Il Giovane Holden, un Mito d’Altri TempiEra il 1951 quando in America veniva pubblicato The Catcher in the Rye di J. D. Salinger (la versione italiana, frutto del lavoro di Adriana Motti, pubblicata nel 1961 da Einaudi, fu intitolata “Il giovane Holden”, a causa dell’intraducibilità del titolo originale). Ebbe immediatamente un insperato successo che durò per molti anni. La storia è semplice, senza colpi di scena spettacolari. Si parla di un ragazzo che è stato espulso, per scarso rendimento, da una prestigiosa scuola vicino New York. Dopo il litigio con il suo compagno di stanza, decide di lasciare l’istituto qualche giorno prima delle vacanze di Natale, per “prendersi una pausa” prima di dovere affrontare i suoi genitori. Alloggia in una stanza di un albergo della Grande Mela e per un fine settimana vagabonda per la città. Si ubriaca, ha un approccio con una prostituta che non va a buon fine, esce con una sua amica e le propone di fuggire lontano, nel Connecticut e iniziare una vita insieme. Ciò che più colpisce del romanzo è il linguaggio. Salinger riesce a riprodurre lo slang tipico di un adolescente negli anni Cinquanta, facendo però in modo che sia efficace anche dal punto di vista letterario. Holden ripete in maniera quasi ossessiva dei modi di dire e degli aggettivi. In particolare, definisce phony (fasullo, pallone gonfiato) tutti quelli che si danno delle arie, che sono assoggettati alle regole della società borghese e non fanno niente per uscirne. Nell’altra faccia della medaglia ci sono i nice (simpatici, dolci), impersonati il più delle volte da bambini, che usano la fantasia e non vengono meno a loro stessi. Ciò che spicca maggiormente nel carattere del protagonista è la sua spiccata sensibilità. Holden non si ferma all’apparenza delle cose, ma cerca di indagare in profondità. Ci sono parecchi esempi di questo nelle 248 pagine del libro: pensando al lago di Central Park, si chiede dove vadano a finire le anatre quando in inverno l’acqua diventa ghiaccio; o quando incontra Sunny, una giovanissima prostituta, diventa maledettamente triste pensando alla vita sventurata della ragazza.

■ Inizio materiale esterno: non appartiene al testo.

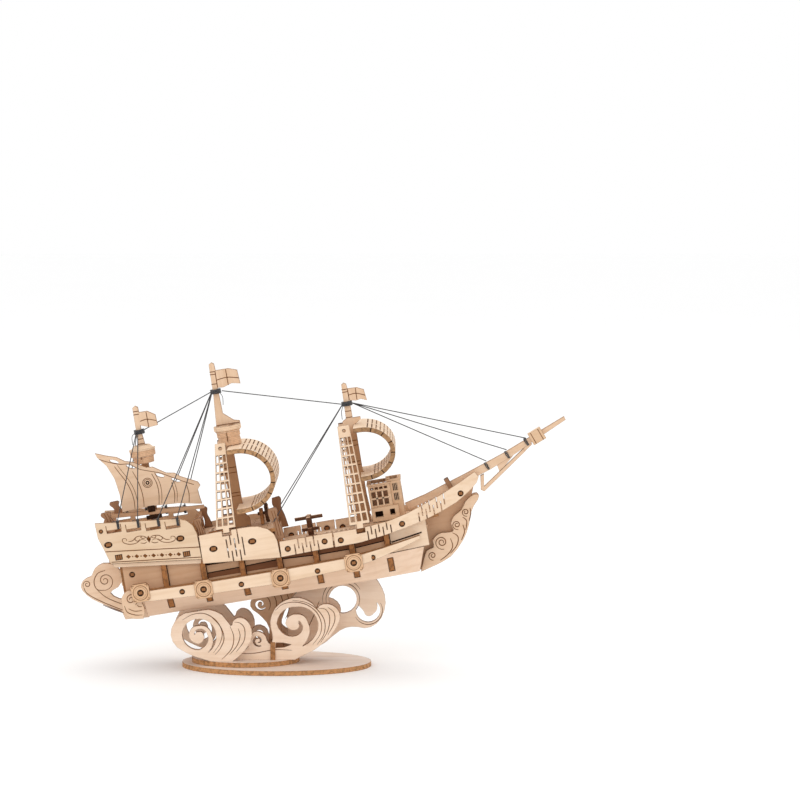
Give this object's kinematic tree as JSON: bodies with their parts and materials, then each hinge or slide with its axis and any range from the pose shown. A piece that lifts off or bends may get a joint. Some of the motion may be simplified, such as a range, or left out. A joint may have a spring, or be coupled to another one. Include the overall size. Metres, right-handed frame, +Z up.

Il Giovane Holden, un Mito d’Altri Tempi

Holden è stato per decenni l’icona di generazioni che non volevano fermarsi in superficie, che avevano voglia di rompere con la società borghese e con le sue regole. C’è da chiedersi, però, se sia un mito ancora ai giorni nostri. Quando ho letto il libro, in verità, mi sono riconosciuta più nei phony. Ho pensato che Holden si può permettere di giudicare e disprezzare le università prestigiose, i vecchi professori, i professionisti che pensano solo a fare soldi, perché il suo status (è figlio di un famoso e ricco avvocato) glielo consente. Si lamenta della falsità degli adulti quando lui stesso non è in grado di fare un discorso sincero con nessuno (a parte la sorellina Phoebe). Ad un certo punto del romanzo Holden dice che un libro è un capolavoro se quando finisci di leggerlo vorresti che l’autore fosse un tuo amico per potergli fare una telefonata. In questi anni chissà quanti, dopo avere letto l’ultima frase de Il giovane Holden avrebbero voluto fare quattro chiacchiere con Salinger. Gli avrebbero chiesto se Holden era lui, se avrebbe davvero voluto fare “l’acchiappatore nelle segale” (traduzione letterale del titolo inglese), se sapeva dove andavano le anatre di Central Park quando il lago è gelato. Purtroppo l’autore non era molto interessato al suo pubblico e dal 1953 alla sua morte, avvenuta nel 2010, si è rinchiuso in un totale isolamento e dagli anni Sessanta non ha più pubblicato nulla. Un personaggio ed uno scrittore, quindi da leggere e da capire, in un romanzo che, al di fuori del mito, resta, e lo sarà per sempre, un capolavoro.